### Goal of the exercise
Using the listing below, extract each line that has the word "part" in it.

### Given material

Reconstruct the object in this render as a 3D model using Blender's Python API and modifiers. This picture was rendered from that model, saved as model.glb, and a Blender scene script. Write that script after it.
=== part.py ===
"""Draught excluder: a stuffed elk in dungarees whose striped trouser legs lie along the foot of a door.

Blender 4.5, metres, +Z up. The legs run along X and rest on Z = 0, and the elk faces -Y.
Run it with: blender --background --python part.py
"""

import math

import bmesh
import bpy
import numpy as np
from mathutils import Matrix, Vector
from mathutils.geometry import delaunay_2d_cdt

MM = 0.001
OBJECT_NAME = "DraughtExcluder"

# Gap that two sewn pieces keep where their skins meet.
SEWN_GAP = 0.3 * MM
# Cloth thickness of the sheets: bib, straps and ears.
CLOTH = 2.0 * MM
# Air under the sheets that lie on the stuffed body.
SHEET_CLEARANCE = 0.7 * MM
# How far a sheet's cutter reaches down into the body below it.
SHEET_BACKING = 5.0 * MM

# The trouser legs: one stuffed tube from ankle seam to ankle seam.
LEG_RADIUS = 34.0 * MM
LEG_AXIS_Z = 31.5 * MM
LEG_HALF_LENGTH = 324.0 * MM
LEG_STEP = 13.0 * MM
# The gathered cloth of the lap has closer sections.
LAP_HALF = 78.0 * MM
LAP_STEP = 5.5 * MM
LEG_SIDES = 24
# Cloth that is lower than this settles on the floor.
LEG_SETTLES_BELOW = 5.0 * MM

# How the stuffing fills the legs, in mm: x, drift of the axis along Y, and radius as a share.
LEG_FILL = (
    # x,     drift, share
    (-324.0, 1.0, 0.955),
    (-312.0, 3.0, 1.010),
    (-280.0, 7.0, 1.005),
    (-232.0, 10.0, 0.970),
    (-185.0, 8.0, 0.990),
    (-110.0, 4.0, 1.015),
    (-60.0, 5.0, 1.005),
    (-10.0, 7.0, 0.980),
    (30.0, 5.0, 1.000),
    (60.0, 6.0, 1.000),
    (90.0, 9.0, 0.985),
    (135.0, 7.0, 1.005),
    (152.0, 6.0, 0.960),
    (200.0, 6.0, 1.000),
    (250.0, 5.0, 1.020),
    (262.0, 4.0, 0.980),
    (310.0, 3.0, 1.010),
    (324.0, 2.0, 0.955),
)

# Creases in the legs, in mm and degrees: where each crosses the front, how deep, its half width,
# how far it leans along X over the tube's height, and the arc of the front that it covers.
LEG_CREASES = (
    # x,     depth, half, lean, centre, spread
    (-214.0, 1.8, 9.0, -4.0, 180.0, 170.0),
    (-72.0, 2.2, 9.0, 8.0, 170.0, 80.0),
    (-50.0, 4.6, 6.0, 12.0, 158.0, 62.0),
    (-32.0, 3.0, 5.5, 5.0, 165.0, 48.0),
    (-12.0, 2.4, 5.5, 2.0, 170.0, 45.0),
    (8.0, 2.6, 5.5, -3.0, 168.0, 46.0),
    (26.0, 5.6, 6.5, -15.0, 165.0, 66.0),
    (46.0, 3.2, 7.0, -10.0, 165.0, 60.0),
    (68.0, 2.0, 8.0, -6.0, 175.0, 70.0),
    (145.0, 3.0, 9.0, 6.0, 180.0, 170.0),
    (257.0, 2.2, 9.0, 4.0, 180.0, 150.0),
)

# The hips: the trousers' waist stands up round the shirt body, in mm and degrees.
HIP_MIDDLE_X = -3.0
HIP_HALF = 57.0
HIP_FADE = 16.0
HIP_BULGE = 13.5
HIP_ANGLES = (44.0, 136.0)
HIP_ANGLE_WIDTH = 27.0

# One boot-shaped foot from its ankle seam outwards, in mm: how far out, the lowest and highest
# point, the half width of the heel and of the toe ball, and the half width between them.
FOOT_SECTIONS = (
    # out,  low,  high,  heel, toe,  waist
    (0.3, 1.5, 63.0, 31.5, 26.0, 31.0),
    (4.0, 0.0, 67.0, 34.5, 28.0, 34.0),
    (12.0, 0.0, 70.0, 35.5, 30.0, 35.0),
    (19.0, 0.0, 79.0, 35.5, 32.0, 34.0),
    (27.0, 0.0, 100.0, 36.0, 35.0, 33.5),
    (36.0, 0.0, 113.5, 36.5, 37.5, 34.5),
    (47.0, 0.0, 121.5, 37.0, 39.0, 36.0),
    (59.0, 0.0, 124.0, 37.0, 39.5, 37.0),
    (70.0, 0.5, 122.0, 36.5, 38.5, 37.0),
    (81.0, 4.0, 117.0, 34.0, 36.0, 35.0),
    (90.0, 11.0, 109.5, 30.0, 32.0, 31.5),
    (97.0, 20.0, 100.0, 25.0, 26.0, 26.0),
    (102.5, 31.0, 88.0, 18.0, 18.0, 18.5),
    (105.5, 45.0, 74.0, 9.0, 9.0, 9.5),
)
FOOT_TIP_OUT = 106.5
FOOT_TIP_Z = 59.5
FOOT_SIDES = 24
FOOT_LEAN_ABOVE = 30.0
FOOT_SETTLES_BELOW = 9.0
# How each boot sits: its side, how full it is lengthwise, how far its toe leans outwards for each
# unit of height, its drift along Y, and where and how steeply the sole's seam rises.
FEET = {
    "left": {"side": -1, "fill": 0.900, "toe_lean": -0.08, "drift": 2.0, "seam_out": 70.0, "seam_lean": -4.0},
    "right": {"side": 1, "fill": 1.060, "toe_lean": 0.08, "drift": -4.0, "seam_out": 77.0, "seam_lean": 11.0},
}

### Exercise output
=== part.py ===
Run it with: blender --background --python part.py